Some universities have separate programs for software engineering and computer science. Would a way forward be to diversify what computer science means instead of putting everything under one umbrella?

Yes and no. Everything that you split up creates communication problems to the 17 and 18-year-olds, because you get the challenge of communicating how the programs differ. And the current trend in computer science research and education would always be a devaluation of software engineering. Because people consider fields based on theory and formalisms to be superior. So it is very hard to do this from a communication perspective, because one will be devalued.

You are teaching teachers and university students, but you are also teaching computer science in a high school.
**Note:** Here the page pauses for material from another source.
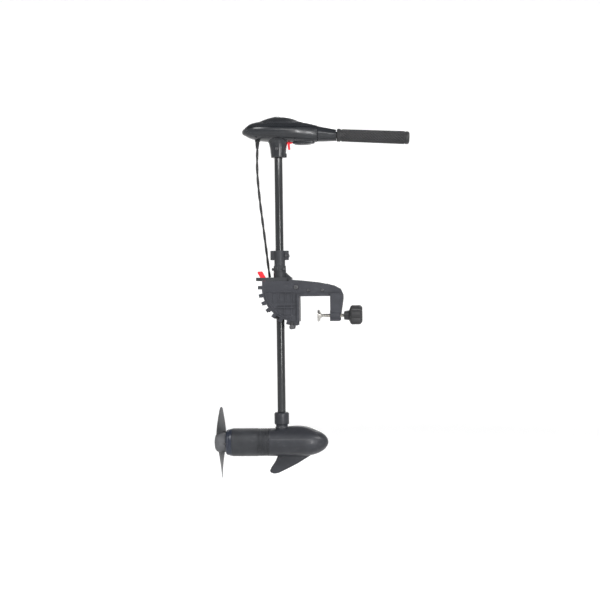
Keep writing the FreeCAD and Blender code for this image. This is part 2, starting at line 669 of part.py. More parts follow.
def half_egg(long, radius, x):
    """Half an ellipsoid that points along +X from a flat face on the pod's axis."""
    egg = add("Part::Ellipsoid", Radius1=long, Radius2=radius, Radius3=radius)
    egg.Angle1 = 0
    return place(egg, x, 0, d.pod_z, UPRIGHT["x"])


def nose_housing():
    at_joint = d.shaft_x + d.joint_at
    mid = d.shaft_x + d.nose_mid_at
    long = d.nose_mid_at - d.joint_at
    nose = half_egg(d.nose_long, d.pod_radius, mid)
    barrel = rod(d.pod_radius, long, at_joint, 0, d.pod_z, "x")
    socket = fuse(rod(d.socket_radius, 37, d.shaft_x, 0, d.socket_foot),
                  cone(d.socket_radius, d.socket_radius - 5, 6, d.shaft_x, 0, -400),
                  rod(16, 30, d.shaft_x, 0, d.socket_foot - 28))
    fairing = add("Part::Ellipsoid", Radius1=20, Radius2=66, Radius3=15)
    fairing.Angle1 = -90
    place(fairing, d.shaft_x + 56, 0, -458)
    skeg = slab("XZ_Plane", skeg_outline(), -4, 8)
    hollow = half_egg(d.nose_long - 12, d.pod_radius - 5, mid)
    inner = rod(d.pod_radius - 5, long - 10, at_joint + 10, 0, d.pod_z, "x")
    chamber = fuse(hollow, inner)
    bores = [rod(d.shaft_radius, 60, d.shaft_x, 0, d.shaft_foot), rod(11, 60, d.shaft_x, 0, -470),
             rod(11, 8, at_joint - 1, 0, d.pod_z, "x"), rod(6, 20, at_joint - 1, 0, d.pod_z, "x")]
    for side in (-1, 1):
        bores.append(rod(2.5, 12, at_joint - 1, d.bolt_ring * side, d.pod_z, "x"))
    solid = fuse(barrel, nose, socket, fairing, skeg)
    node("nose_housing", cut(cut(solid, chamber), *bores))


def motor_shells():
    start = d.shaft_x + d.can_back_at
    end = d.shaft_x + d.joint_at
    band = d.shaft_x + d.band_at
    outer = rod(d.pod_radius, end - start - 0.8, start, 0, d.pod_z, "x")
    grooves = [cut(rod(60, 2, band + 3 + 6 * count, 0, d.pod_z, "x"),
                   rod(d.pod_radius - 0.8, 2, band + 3 + 6 * count, 0, d.pod_z, "x"))
               for count in range(6)]
    bore = rod(d.pod_radius - d.pod_wall, end - start, start, 0, d.pod_z, "x")
    node("motor_can", cut(outer, bore, *grooves))
    back = d.shaft_x + d.cap_back_at
    cap = turned([(0, 16), (0, 40), (4, 43), (19, 46.5), (21, 46.5), (21, 43.8), (28, 43.8),
                  (28, 40), (21, 40), (12, 30), (12, 16)], back, 0, d.pod_z)
    bolts = [rod(2.5, 60, back, d.bolt_ring * side, d.pod_z, "x") for side in (-1, 1)]
    node("tail_cap", cut(cap, *bolts))
    through = []
    for side in (-1, 1):
        shank = rod(2.5, d.joint_at - d.cap_back_at + 8, back, d.bolt_ring * side, d.pod_z, "x")
        head = rod(4, 3, back - 3, d.bolt_ring * side, d.pod_z, "x")
        through.append(fuse(shank, head))
    node("through_bolts", group(*through))
    node("shaft_seal", tube(16, d.spin_radius + 0.1, 5, back, 0, d.pod_z, "x"))
    fit = d.spin_radius + d.running_gap
    rear = tube(16, fit, 6, back + 5.5, 0, d.pod_z, "x")
    front = tube(11, fit, 7, end, 0, d.pod_z, "x")
    node("bearings", group(rear, front))


def motor_inside():
    mid = d.shaft_x - 145
    magnets = []
    inner = d.magnet_inner
    for turn in (20, 200):
        arc = add("Part::Cylinder", Radius=d.pod_radius - d.pod_wall, Height=66, Angle=140)
        spin = UPRIGHT["x"] * Rotation(Vector(0, 0, 1), turn - 90)
        place(arc, mid - 3, 0, d.pod_z, spin)
        magnets.append(cut(arc, rod(inner, 70, mid - 5, 0, d.pod_z, "x")))
    node("magnets", group(*magnets))
    core = rod(d.armature_radius, 60, mid, 0, d.pod_z, "x")
    slots = []
    for count in range(12):
        a = 2 * math.pi * count / 12
        slots.append(rod(4.4, 60, mid, 31 * math.cos(a), d.pod_z + 31 * math.sin(a), "x"))
    bore = rod(d.spin_radius, 60, mid, 0, d.pod_z, "x")
    node("armature", cut(core, bore, *slots))
    coils = [rod(4.1, 60, mid, 31 * math.cos(2 * math.pi * count / 12),
                 d.pod_z + 31 * math.sin(2 * math.pi * count / 12), "x") for count in range(12)]
    ends = [tube(35, 10, 7, x, 0, d.pod_z, "x") for x in (mid - 7, mid + 60)]
    node("windings", fuse(*coils, *ends))
    node("commutator", tube(14, d.spin_radius, 12, mid + 70, 0, d.pod_z, "x"))
    back = d.shaft_x + d.hub_back_at + 9
    node("motor_shaft", cut(rod(d.spin_radius, d.shaft_x + d.joint_at + 8 - back, back, 0,
                                d.pod_z, "x"),
                            rod(2, 30, d.shaft_x - 200, 0, d.pod_z - 15)))
    node("shear_pin", rod(2, 28, d.shaft_x - 200, 0, d.pod_z - 14))
    plate = cut(tube(43.5, 15, 3, mid + 84, 0, d.pod_z, "x"),
                rod(3.2, 10, mid + 80, -41, d.pod_z, "x"), rod(3.2, 10, mid + 80, 41, d.pod_z, "x"))
    node("brush_plate", plate)
    brushes = [box(mid + 71, -4, d.pod_z + low, 10, 8, 14) for low in (14.5, -28.5)]
    node("brushes", group(*brushes))


def blade(turn):
    """A twisted blade: flat sections at three radii, each at the angle of its pitch."""
    sections = []
    hub = d.shaft_x.value - 208
    for radius, share in ((24, 0.72), (60, 1.0), (98, 0.82), (d.blade_radius.value - 1, 0.2)):
        angle = math.atan(d.blade_pitch.value / (2 * math.pi * max(radius, 40)))
        half = d.blade_chord.value * share / 2
        along = Vector(math.sin(angle), math.cos(angle), 0)
        flat = Vector(math.cos(angle), -math.sin(angle), 0)
        thick = 3.2 - radius / 60
        spots = [along * half, flat * thick, along * -half, flat * -thick]
        corners = [Vector(s.x, s.y, radius) for s in spots]
        corners.append(corners[0])
        sections.append(Part.makePolygon(corners))
    made = doc.addObject("Part::Feature", "blade")
    made.Shape = Part.makeLoft(sections, True, True)
    return place(made, hub, 0, d.pod_z, Rotation(Vector(1, 0, 0), turn))


def propeller():
    back = d.shaft_x + d.hub_back_at
    long = d.cap_back_at - d.hub_back_at - 1
    hub = turned([(0, 7.5), (0, 15), (3, 25), (9, 31), (16, d.hub_radius), (long, d.hub_radius - 1),
                  (long, 7), (16, 7), (16, 7.5)], back, 0, d.pod_z)
    pin = rod(2.1, 28.4, d.shaft_x - 200, 0, d.pod_z - 14.2)
    core = rod(7.2, 60, back, 0, d.pod_z, "x")
    inner = tube(12, d.spin_radius, long - 18, back + 18, 0, d.pod_z, "x")
    node("propeller", cut(fuse(cut(fuse(hub, blade(0), blade(180)), core), inner), pin))
    node("prop_nut", tube(7, d.spin_radius, 9, back + 8, 0, d.pod_z, "x"))


def shaft():
    long = d.shaft_top - d.shaft_foot
    wall = tube(d.shaft_radius, d.shaft_bore, long, d.shaft_x, 0, d.shaft_foot)
    bolt = rod(3, 60, d.shaft_x - 3, -30, d.head_bolt_z, "y")
    node("shaft_tube", cut(wall, bolt))
    wires = []
    for x, y in ((3, 7), (7.2, 2.5), (7.2, -2.5), (3, -7)):
        wires.append(rod(2.2, d.collar_top + 442, d.shaft_x + x, y, -442))
    node("motor_wires", group(*wires))


def check():
    """Stop on any failed object and on any sub-part without a sound shape."""
    bad = [o.Label for o in doc.Objects if "Invalid" in o.State or "Error" in o.State]
    for name, thing in nodes.items():
        if thing.Shape.isNull() or not thing.Shape.isValid() or not thing.Shape.Solids:
            bad.append(name)
    if bad:
        raise SystemExit("failed: " + ", ".join(bad))


bracket()
clamps()
swivel()
tilt_lever()
lock_yoke()
collars()
lead_holder()
battery_lead()
control_head()
tiller()
trigger()
nose_housing()
motor_shells()
motor_inside()
propeller()
shaft()
doc.recompute()
check()
os.makedirs("parts", exist_ok=True)
for name, thing in nodes.items():
    thing.Shape.exportStep(f"parts/{name}.step")
print(len(nodes), "sub-parts written")
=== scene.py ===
import json
import math

import bmesh
import bpy
import numpy as np
from mathutils import Matrix, Vector


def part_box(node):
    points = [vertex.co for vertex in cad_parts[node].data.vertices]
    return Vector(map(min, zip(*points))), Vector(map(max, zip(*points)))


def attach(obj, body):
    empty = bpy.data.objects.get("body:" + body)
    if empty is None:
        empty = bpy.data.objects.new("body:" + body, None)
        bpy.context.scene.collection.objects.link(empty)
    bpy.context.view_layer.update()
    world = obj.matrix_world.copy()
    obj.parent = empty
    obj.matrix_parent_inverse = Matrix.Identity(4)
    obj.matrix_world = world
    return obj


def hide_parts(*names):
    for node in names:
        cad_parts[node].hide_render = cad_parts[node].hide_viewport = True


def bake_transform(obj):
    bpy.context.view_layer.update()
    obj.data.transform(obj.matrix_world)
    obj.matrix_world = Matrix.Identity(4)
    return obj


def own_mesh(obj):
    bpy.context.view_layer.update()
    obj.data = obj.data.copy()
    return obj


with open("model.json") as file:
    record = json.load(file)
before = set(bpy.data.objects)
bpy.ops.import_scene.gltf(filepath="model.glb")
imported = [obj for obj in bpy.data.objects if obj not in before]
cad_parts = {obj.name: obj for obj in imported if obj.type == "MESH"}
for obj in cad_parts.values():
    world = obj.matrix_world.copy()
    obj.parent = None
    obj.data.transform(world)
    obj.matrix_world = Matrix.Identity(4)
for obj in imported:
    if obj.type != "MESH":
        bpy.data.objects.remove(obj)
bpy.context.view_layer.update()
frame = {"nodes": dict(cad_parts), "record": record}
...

What do you think is the biggest difference, how programming is taught in high school and how it is taught in universities? And can universities learn from the way it’s done in high school?

I can only answer for the Netherlands, where I live and work. Here, there is hardly any difference because the high school curriculum was created by university professors that do not really understand high schoolers. So we end up in a situation where one of the end goals of our high school curriculum is: “A student should be able to decide how elegant an algorithm is.” They are seriously expecting 16-year-olds to do this, which my third year students in university cannot do.

But one thing I think that I learned from teaching in high school is that high schoolers really want to know why they’re learning something. University students also want this, of course, but if they already picked computer science and your course, they have more patience. Whereas for high schoolers, you have to motivate your decisions a lot, which is fantastic. We do not engage with our university students in the same way.